Your first email shouldn’t be too long-winded, but it’s tough to capture everything that makes your business special in a few lines or bullet points.

For that reason, keep most of your emphasis on what problem your business solves. If you can explain the prevalence of a need and how your business fills it, that alone will help you stand out to investors.

5. Avoid “salesy” language

You know your business is something special, and you’re eager for investors to be equally enthusiastic about what you’re working toward.

That passion for your business is an asset, but it can also inspire you to use some salesy or gimmicky language.

Phrases like “Don’t miss your chance!” and “Once-in-a-lifetime opportunity!” can seem overly pushy or even misleading to savvy investors. Focus instead on being clear, straightforward, and honest.

6. End with a call to action

Every email should end with a call to action—otherwise, people finish reading and wonder what to do next.

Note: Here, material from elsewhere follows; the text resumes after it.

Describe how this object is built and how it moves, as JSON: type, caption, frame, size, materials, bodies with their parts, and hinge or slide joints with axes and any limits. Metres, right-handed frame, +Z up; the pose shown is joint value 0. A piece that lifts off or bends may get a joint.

In the case of this initial email, your call to action shouldn’t be to ask for an investment. Ask them to reply to the email or to schedule a call with you to get more details about your business and the investment opportunity.

This is your first correspondence, so requesting an actual investment at this stage is putting the cart before the horse. This introductory email is designed to get your foot in the door—so remember that patience is crucial.

Angel investors can get your business off the ground

Regardless of how resourceful you are, starting a business costs money—sometimes more than you’re able to provide on your own.

Rest assured that you don’t need to search your couch cushions for spare change. Angel investors can give you the capital you need to launch your startup.

Finding and approaching angel investors can be nerve-wracking, but adequate preparation can help to ease a lot of your anxiety. Use this as your guide and you’ll understand how to find angel investors—and how to get closer to securing the angel investment you need.